All of this means you might be dealing with someone who’s handling sponsorships as part of an expanded marketing role, or you could be organizing a meeting with a person who oversees hundreds of thousands of dollars of investment in community projects.

In the end, the thing that matters is that you can present a compelling case for your event’s sponsorship needs, and that you can do it in a professional manner, no matter who your audience is.

But whether the organization you’re targeting deals with partnerships internally or uses a public relations agency, you can find contact information and agency relationships for corporate sponsorship executives in Winmo. 

How much can the sponsor give?

Most smaller organizations, no matter how much they want to help out your event, probably can’t. With tighter budgets the consequences of a bad investment are much worse. A bootstrapped startup is unlikely to be able to easily survive poor return on investment from your event, while Microsoft probably wouldn’t even notice. The other side of this coin is that smaller organizations may need the exposure more – but don’t assume that any company (or person for that matter) will give you something in exchange for “exposure.” If you’re going to ask a startup for money or some other sponsorship consideration, you need to be ready to show ROI that customers will make purchases as a result of the brand’s sponsorship. No company can pay its employees with word of mouth, and it’s unreasonable to ask a partner to behave more generously than you would.

Large companies usually have a budget for philanthropy, which means they’ve committed to giving a certain amount of money to charities, organizations and events in the coming year. Some companies may be dispassionate about who they give to, but most will want their corporate giving to be a reflection of their brand or culture.

Coca-Cola’s mission statement says it wants “to inspire moments of optimism and happiness through our brands and actions.” Sponsoring the Olympics and other sports makes perfect sense for Coke, matching its “moments of optimism” goals. McDonald’s says it’s “about doing what it takes to be the McDonald’s our customers will expect tomorrow,” which is reflected in its support for the Ronald McDonald House Charities for families with sick children.

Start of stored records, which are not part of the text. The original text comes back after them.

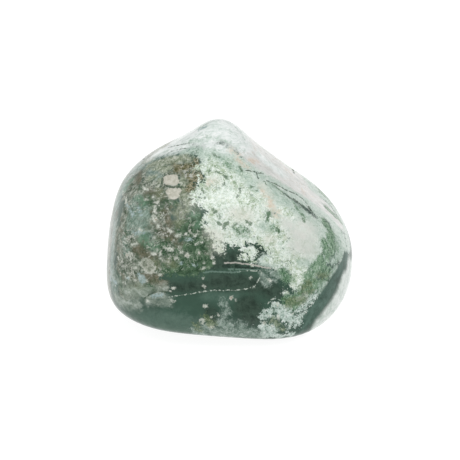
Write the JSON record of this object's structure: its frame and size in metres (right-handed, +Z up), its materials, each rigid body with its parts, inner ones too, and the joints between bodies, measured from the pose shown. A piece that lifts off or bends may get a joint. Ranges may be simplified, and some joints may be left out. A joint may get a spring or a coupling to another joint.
{
  "type": "tumbled stone",
  "caption": "Polished tree agate pebble, worn to soft broad faces below a blunt peak, that rests on its flat base.",
  "frame": {"origin": "in the flat worn base, under the middle of the stone's box", "axes": "+Z is up from the resting face, +X is the stone's right and runs along its long side, and -Y is its front, the side in the picture"},
  "size_m": [0.0336, 0.0266, 0.0252],
  "materials": {
    "agate": "polished"
  },
  "bodies": {
    "root": {"tumbled_stone": "agate"}
  },
  "joints": []
}
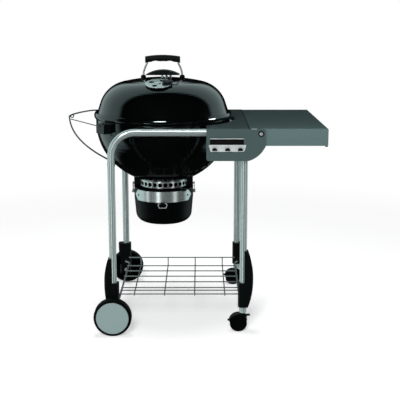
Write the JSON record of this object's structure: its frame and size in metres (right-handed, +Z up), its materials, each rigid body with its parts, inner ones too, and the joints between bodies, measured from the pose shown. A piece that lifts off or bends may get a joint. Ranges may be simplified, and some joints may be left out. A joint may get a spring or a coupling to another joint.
{
  "type": "kettle charcoal grill",
  "caption": "Round lidded charcoal grill on a wheeled tube cart, with an ash pot, lid holder, fixed shelf, folding side table and wire rack.",
  "frame": {"origin": "middle of the footprint on the floor", "axes": "+Z up, -Y towards the cook, +X towards the folding table"},
  "size_m": [1.0601, 0.76, 1.1035],
  "materials": {
    "enamel": "gloss porcelain enamel",
    "black_plastic": "matt moulded nylon",
    "rubber_tyre": "matt moulded tyre",
    "tube_silver": "satin silver powder coat",
    "slate_paint": "slate grey textured powder coat",
    "plated_wire": "plated steel wire",
    "rack_wire": "grey coated wire",
    "black_wire": "black coated wire",
    "aluminium": "brushed aluminium",
    "stainless": "brushed stainless",
    "bright_fastener": "bright zinc",
    "black_steel": "black coated steel",
    "cap_grey": "matt grey moulded cap",
    "grip_nylon": "satin black nylon"
  },
  "bodies": {
    "cart": {"bowl": "enamel", "grate_tabs": "black_steel", "charcoal_grate": "plated_wire", "cooking_grate": "plated_wire", "vent_ring": "aluminium", "catcher_brackets": "black_steel", "ash_pot": "enamel", "pot_band": "aluminium", "clip_pins": "plated_wire", "pull_block": "black_plastic", "front_frame": "tube_silver", "rear_frame": "tube_silver", "bowl_brackets": "black_steel", "bracket_bolts": "bright_fastener", "sleeve_front_left": "black_plastic", "sleeve_rear_left": "black_plastic", "sleeve_front_right": "black_plastic", "sleeve_rear_right": "black_plastic", "rack": "rack_wire", "rack_rails": "rack_wire", "wheel_axles": "bright_fastener", "caster_sockets": "black_plastic", "side_shelf": "slate_paint", "front_panel": "slate_paint", "rear_panel": "slate_paint", "shelf_clips": "black_plastic", "tool_recess": "slate_paint", "hook_rail": "stainless", "pivot_bolts": "bright_fastener", "pivot_washers": "black_plastic", "holder_wire": "black_wire", "holder_stay": "plated_wire", "holder_brackets": "black_steel"},
    "lid": {"lid": "enamel", "handle_rod": "bright_fastener", "handle_grip": "grip_nylon", "handle_feet": "black_plastic", "heat_shield": "black_steel", "shield_spacer": "bright_fastener", "damper_rivet": "bright_fastener"},
    "damper": {"damper_disc": "aluminium", "damper_tab": "grip_nylon"},
    "sweeper": {"sweeper_blades": "plated_wire", "sweeper_lever": "black_plastic"},
    "left_clip": {"clip_left": "plated_wire"},
    "right_clip": {"clip_right": "plated_wire"},
    "pull": {"pull_ring": "plated_wire"},
    "table": {"folding_table": "slate_paint", "table_bumpers": "black_plastic"},
    "front_wheel": {"tyre_front": "rubber_tyre", "hub_cap_front": "cap_grey"},
    "rear_wheel": {"tyre_rear": "rubber_tyre", "hub_cap_rear": "cap_grey"},
    "front_caster": {"caster_fork_front": "black_plastic"},
    "rear_caster": {"caster_fork_rear": "black_plastic"},
    "front_caster_wheels": {"caster_wheels_front": "rubber_tyre"},
    "rear_caster_wheels": {"caster_wheels_rear": "rubber_tyre"},
    "front_brake": {"brake_front": "black_plastic"},
    "rear_brake": {"brake_rear": "black_plastic"}
  },
  "joints": [
    {"name": "lid_lift", "type": "slide", "parent": "cart", "child": "lid", "axis": [0, 0, 1], "range_m": [0, 0.4]},
    {"name": "damper_turn", "type": "hinge", "parent": "lid", "child": "damper", "pos_m": [-0.13686, -0.1647, 0.99585], "axis": [-0.0159, -0.2619, 0.965], "range_deg": [0, 45]},
    {"name": "sweeper_turn", "type": "hinge", "parent": "cart", "child": "sweeper", "pos_m": [-0.12687, 0, 0.54407], "axis": [0, 0, 1], "range_deg": [-25, 25]},
    {"name": "left_clip_swing", "type": "hinge", "parent": "cart", "child": "left_clip", "pos_m": [-0.25938, 0, 0.52007], "axis": [0, -1, 0], "range_deg": [0, 80]},
    {"name": "right_clip_swing", "type": "hinge", "parent": "cart", "child": "right_clip", "pos_m": [0.00562, 0, 0.52007], "axis": [0, 1, 0], "range_deg": [0, 80]},
    {"name": "pull_swing", "type": "hinge", "parent": "cart", "child": "pull", "pos_m": [-0.12687, -0.132, 0.49107], "axis": [-1, 0, 0], "range_deg": [0, 95]},
    {"name": "table_fold", "type": "hinge", "parent": "cart", "child": "table", "pos_m": [0.26813, 0, 0.815], "axis": [0, 1, 0], "range_deg": [0, 90]},
    {"name": "front_wheel_spin", "type": "hinge", "parent": "cart", "child": "front_wheel", "pos_m": [-0.32088, -0.358, 0.076], "axis": [0, 1, 0], "continuous": true},
    {"name": "rear_wheel_spin", "type": "hinge", "parent": "cart", "child": "rear_wheel", "pos_m": [-0.32088, 0.358, 0.076], "axis": [0, 1, 0], "continuous": true},
    {"name": "front_caster_swivel", "type": "hinge", "parent": "cart", "child": "front_caster", "pos_m": [0.20413, -0.308, 0.09], "axis": [0, 0, 1], "continuous": true},
    {"name": "rear_caster_swivel", "type": "hinge", "parent": "cart", "child": "rear_caster", "pos_m": [0.20413, 0.308, 0.09], "axis": [0, 0, 1], "continuous": true},
    {"name": "front_caster_spin", "type": "hinge", "parent": "front_caster", "child": "front_caster_wheels", "pos_m": [0.18613, -0.308, 0.035], "axis": [0, 1, 0], "continuous": true},
    {"name": "rear_caster_spin", "type": "hinge", "parent": "rear_caster", "child": "rear_caster_wheels", "pos_m": [0.18613, 0.308, 0.035], "axis": [0, 1, 0], "continuous": true},
    {"name": "front_brake_press", "type": "hinge", "parent": "front_caster", "child": "front_brake", "pos_m": [0.21813, -0.308, 0.065], "axis": [0, 1, 0], "range_deg": [0, 14]},
    {"name": "rear_brake_press", "type": "hinge", "parent": "rear_caster", "child": "rear_brake", "pos_m": [0.21813, 0.308, 0.065], "axis": [0, 1, 0], "range_deg": [0, 14]}
  ]
}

Even large corporations are run by human beings with human problems. You can bet that some cases of corporate or philanthropic giving are entirely dependent on an employee raising awareness of a cause or event within the company, and filling out the paperwork to make sure the event receives some sponsorship dollars. If you can find a champion for your event within the company’s leadership, you’ll have a much better chance of raising the funds you need.

Try Winmo for free! Find a corporate champion for your partnership needs!

Sponsor’s expectation of the event

Brand recognition/affinity

The larger the organization, the more they’re likely to spend on sponsorships. They’ll use the opportunity for prominent name placement to attach itself to events and build positive brand experiences. Big Green Egg, a manufacturer of grills, supports the Taste of Atlanta Festival; Tito’s Handmade Vodka supports South By Southwest (SXSW); and Winmo partners with the IEG Sponsorship Conference. Why? Because there’s a good cross-over between the brand and event audience. The opportunity for brand recognition and affinity can be the difference between a SXSW attendee reaching for Tito’s instead of Grey Goose when they return home.

Companies like Apple, Starbucks and Delta, with massive name recognition and customer bases, don’t need to focus on activations as much as they want to broaden the scope of their brand affinity. For companies of that size, working with small events can grow the perception that they care at a local or regional level.

Future conversions or audience activations

Small companies tend to focus more on whether the event can lead to activations, so when you approach them, be ready to show solid ROI numbers: where their collateral will be placed, how much traffic they can expect, how that will translate into conversions and activations for them. Good return on investment makes your partnerships more likely to renew, saving you time hunting down sponsors in the future.